Muitos pais querem educar seus filhos de um modo mais democrático e participativo. Isso significa permitir às crianças que tenham voz ativa nas questões que lhes dizem respeito, que as afetam. Tudo bem: esse anseio de uma relação mais aberta e respeitosa com os filhos é legítimo e, aliás, muito pertinente nos tempos atuais. Entretanto é preciso considerar algumas questões importantes a respeito de como essa relação tem sido construída por muitos pais. Escolhi um conceito muito utilizado por eles -e também por professores no ambiente escolar- para essa reflexão: os tais "combinados".
A relação dos pais com seus filhos e o tipo de educação que eles escolhem praticar começa a ser delineada desde muito cedo. Por isso vamos considerar o uso que os pais fazem dos "combinados" com filhos de até seis anos, mais ou menos, ou seja, desde o início de seu estabelecimento.
Combinado significa acordado, pactuado. Todo adulto já experimentou algum tipo de pacto ou de acordo na vida. Afinal, os relacionamentos são mediados por esses princípios. Vamos tomar como exemplo uma situação bem simples: dois amigos -adultos, é bom lembrar- combinam de encontrar-se em um restaurante para um jantar.
Para um combinado tão simples e trivial quanto esse, os dois precisam, em primeiro lugar, querer o encontro. Mas, além de querer, é preciso também realizar, ou seja, tomar a decisão. Para um jantar a dois, é necessário que ambos escolham fazer isso naquele dia determinado, e não outra coisa qualquer. Além disso, precisam assumir o compromisso de renunciar a qualquer outro evento que possa surgir posteriormente e que coincida com o horário previamente combinado. Por aí já dá para perceber que combinar algo com alguém exige, no mínimo, compromisso, responsabilidade, maturidade para tomar decisões e auto-regulação.
Agora vamos pensar em um exemplo também simples de um "combinado" que pais começam a fazer com seus filhos pequenos. A cena que vou contar observei no corredor de um shopping. Um garoto que aparentava ter entre cinco e seis anos insistia com a mãe para que ela o levasse para tomar um sorvete. A mãe argumentou -timidamente, devo dizer- que ele acabara de lanchar. Diante da persistência do filho, ela "combinou" que compraria o sorvete desde que ele a acompanhasse sem dramas até uma loja a que precisava ir. O garoto concordou no ato, é claro. Mas, menos de dez minutos depois, voltou a choramingar e a gritar pelo sorvete. Tudo o que a mãe fazia era lembrar ao filho o "combinado". A reação dele diante da atitude dela? Ignorava-a.

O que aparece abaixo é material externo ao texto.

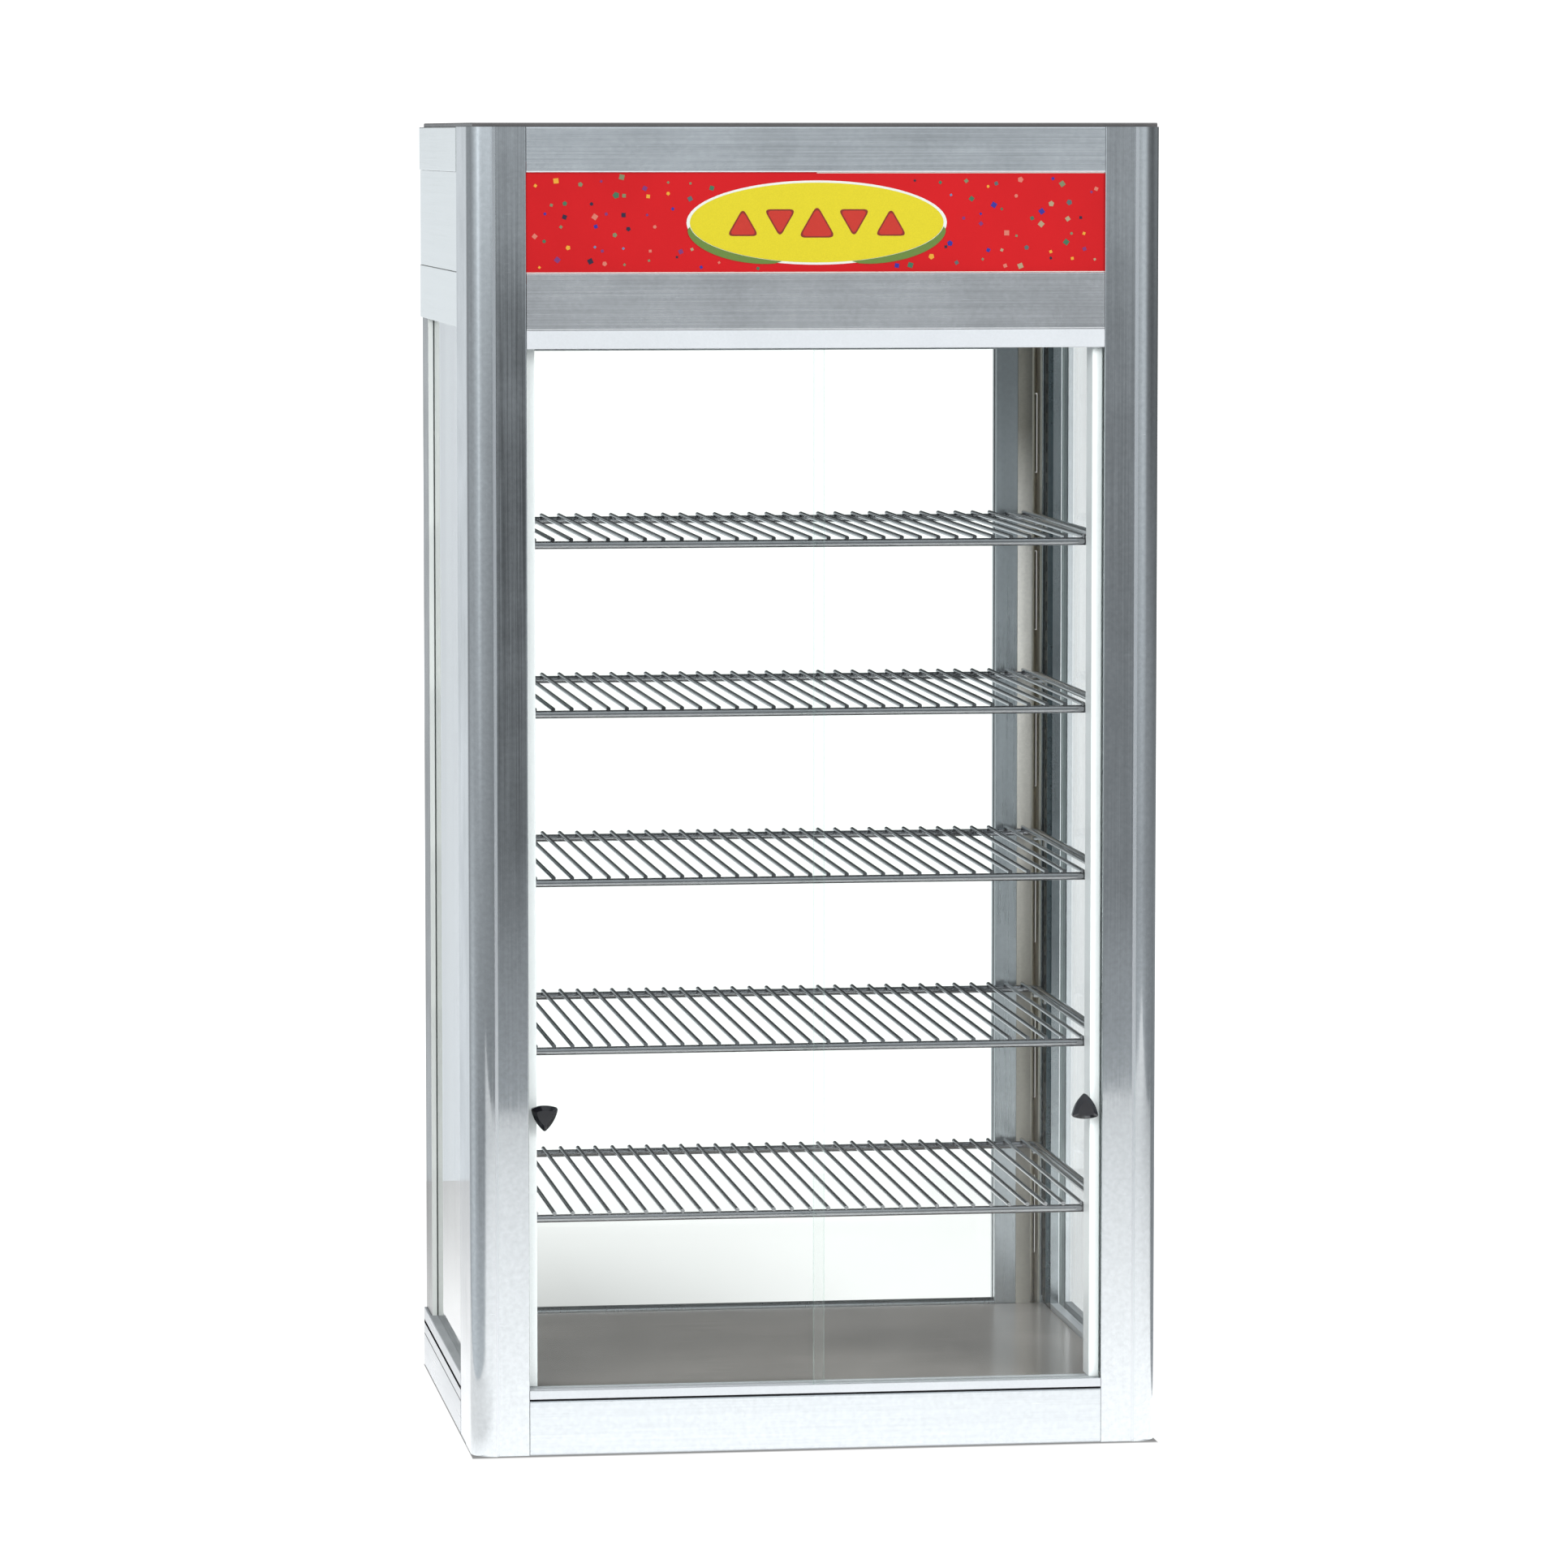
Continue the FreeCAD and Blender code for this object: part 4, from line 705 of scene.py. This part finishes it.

O garoto reagia assim porque não tinha como bancar o que a mãe chamara de combinado, ou seja, ele não tinha feito acordo nenhum. Apenas deixara, por alguns minutos, de continuar a fazer a birra só porque vislumbrara, momentaneamente, a chance de tomar o sorvete que tanto queria. Mas, nessa idade, em geral, a criança ainda não controla o próprio corpo e suas reações nem tem autonomia para se conter, por isso voltou com a birra. Não podemos dizer que ele não cumpriu o combinado; apenas não combinou nada.
Se a mãe tivesse afirmado que iria comprar o sorvete depois de fazer o que precisasse e, nesse período, tivesse feito algo para ajudar o filho a se conter, a esperar, teria sido muito mais sensata. Teria sido mãe, teria agido como adulto responsável com seu papel diante de uma criança. Mas, do jeito que as coisas se armaram, o filho assumiu o papel de irresponsável.
Muitos pais e professores têm agido assim com boas intenções. Mas é assim que o conceito de combinar, acordar, pactuar, tem sido desgastado e desvirtuado. Já está na hora de inventarmos essa ansiada educação democrática com mais maturidade. Da nossa parte.